Gross Revenue Retention (GRR) shows baseline retention strength by measuring only renewals, excluding expansion revenue. If you start with $10M ARR and retain $9M (customers renewed at same levels, $1M churned), GRR is 90%. Net Revenue Retention (NRR) adds expansion from upsells, cross-sells, and usage growth—if that same cohort expanded by $2M, ending ARR is $11M and NRR is 110%. Both metrics matter: GRR reveals whether you're retaining customers effectively (target 90%+), while NRR shows whether existing customers grow over time (target 110-120%). Companies with high NRR but low GRR may be masking churn problems with expansion—ideal combination is 90%+ GRR with 110-130% NRR demonstrating both strong retention and healthy expansion.
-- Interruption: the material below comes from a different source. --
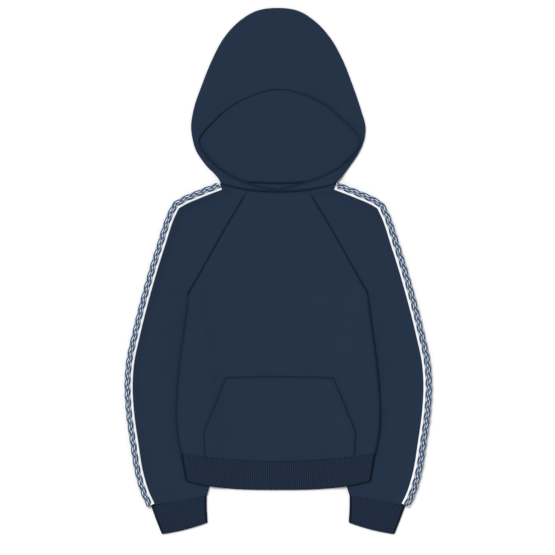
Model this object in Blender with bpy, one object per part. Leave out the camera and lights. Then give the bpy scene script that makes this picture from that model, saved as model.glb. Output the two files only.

What is a good retention rate for B2B SaaS?
B2B SaaS retention benchmarks vary by customer segment and business model: Enterprise (>$100K ACV): 90-95% annual retention is good, 95%+ is exceptional; Mid-Market ($25K-$100K): 85-90% is healthy, 90%+ is excellent; SMB (<$25K): 75-85% is typical, 85%+ is strong. According to SaaS Capital's 2025 Survey, median B2B SaaS annual retention is 87%, but retention expectations depend on contract value and market—prosumer/small business SaaS often sees 65-75% retention while enterprise infrastructure software achieves 95%+ retention. Monthly retention translation: 90% annual retention ≈ 99.1% monthly retention; 85% annual ≈ 98.7% monthly. Companies below 80% annual retention face challenging unit economics requiring strategic correction through improved Customer Onboarding, product enhancements, or customer segmentation focusing on better-fit accounts.
How do you improve Customer Retention Rate?
Retention improvement requires addressing the underlying causes of churn through systematic initiatives: Onboarding Excellence (customers achieving value within 30-60 days show 3-5x better retention), Proactive Health Monitoring (identify at-risk customers 60-90 days before renewal using usage, engagement, and sentiment signals), Value Demonstration (systematic ROI documentation justifying renewal), Product Improvements (address gaps causing "product didn't meet needs" churn), Customer Success Investment (appropriate CS resources by segment), Multi-Product Adoption (cross-sells create switching costs and deeper value), and Pricing Optimization (annual contracts, appropriate packaging reducing budget objections). According to Gainsight's research, companies with formalized Customer Success programs achieve 8-12 percentage points higher retention than those with reactive support models. Focus on highest-leverage improvements: fixing onboarding typically improves retention 5-10 percentage points, implementing health scoring and proactive intervention adds 3-7 points, and driving multi-product adoption contributes 4-8 points. Even 5 percentage point retention improvement (85% → 90%) increases customer lifetime value by 30-40%, making retention optimization one of the highest-ROI investments in B2B SaaS.
Conclusion
Customer Retention Rate stands as the foundational metric for B2B SaaS business health, determining whether growth is sustainable and compounding or requires constant, capital-intensive customer replacement. For Customer Success teams, retention defines their core mission—ensuring customers achieve ongoing value, remain satisfied, and continue subscribing. Finance and Revenue Operations rely on retention metrics to forecast revenue predictability, model customer lifetime value, and evaluate unit economics viability. Product teams use retention analysis to identify capability gaps, prioritize roadmap investments, and validate product-market fit.
The mathematical relationship between retention and growth creates dramatic compounding effects. Companies achieving 95% retention need only 5% new customer growth to achieve 10% overall growth, while those at 80% retention require 25% new customer growth for the same outcome—a 5x difference in customer acquisition requirements. This efficiency gap explains why high-retention SaaS companies command premium valuations and achieve profitable growth, while low-retention competitors burn capital replacing churned customers.
As B2B SaaS markets mature and Customer Acquisition Cost increases, retention becomes the definitive competitive advantage. Organizations investing in world-class Customer Onboarding, proactive Customer Success, health monitoring, and systematic churn prevention build durable businesses with predictable revenue, efficient growth, and compounding customer value—establishing foundation for long-term market leadership.